Varied Funding Sources Essential to Close Energy Infrastructure Financing Gap: Moody’s
Moody’s Highlights Need for Diverse Capital to Close India’s Energy Funding Gap
According to Moody’s Ratings, securing a variety of capital sources, particularly foreign investment in both debt and equity forms, is essential for addressing the funding shortfall in India’s energy transition infrastructure. Abhishek Tyagi, Vice President and Senior Credit Officer at Moody’s, stated, “We anticipate continued active engagement from the private sector in India’s renewable energy landscape, with increased participation from government-owned entities as well.”
Future of Energy Generation: Solar and Wind to Lead
Tyagi further indicated that over the next 20-25 years, solar and wind power are set to be the primary contributors to new generation capacity, alongside minor contributions from nuclear and hydropower sources. The rating agency forecasts that investments in the power sector will represent about 2% of real GDP over the next decade.

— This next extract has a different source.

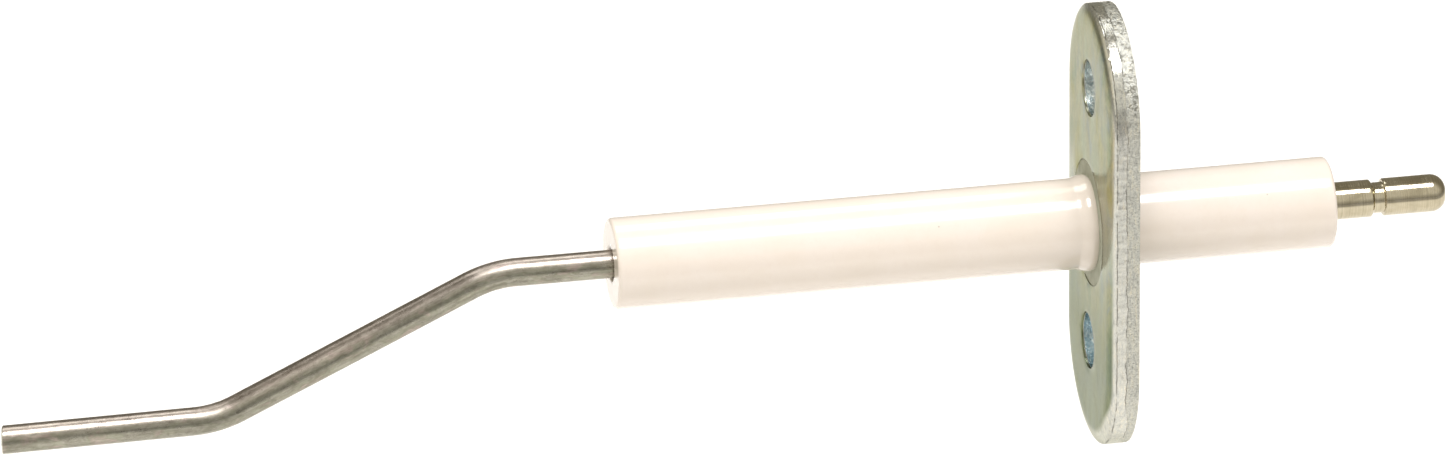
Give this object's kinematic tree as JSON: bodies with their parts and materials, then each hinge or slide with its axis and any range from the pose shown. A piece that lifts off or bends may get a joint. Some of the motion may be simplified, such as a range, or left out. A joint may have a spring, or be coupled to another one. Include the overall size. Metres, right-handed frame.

Coal Power Generation Set for Significant Growth
Additionally, strong economic growth in India is expected to drive an increase in coal-based power generation capacity by approximately 32%-35%, translating to about 70GW-75GW in expansion over the next ten years.
Road Development Projects: A Cautious Outlook
In the realm of road construction, Moody’s affiliate ICRA has reported that project awards, which have seen a slowdown over the past 6-8 quarters, are anticipated to pick up in the latter half of FY2026. Ashish Modani, Senior Vice President and Group Head of Corporate Ratings at ICRA, noted, “Revenue growth for road developers is likely to remain stagnant over the next 12-15 months, given that it typically takes 6-9 months from project award to the actual commencement of work (the first billing milestone).”
Competitive Bidding Amidst Profit Pressure
Furthermore, Modani added that road developers are expected to aggressively pursue bids for central government road projects in an effort to replenish their dwindling order books, which will, in turn, place continued pressure on their operating profitability.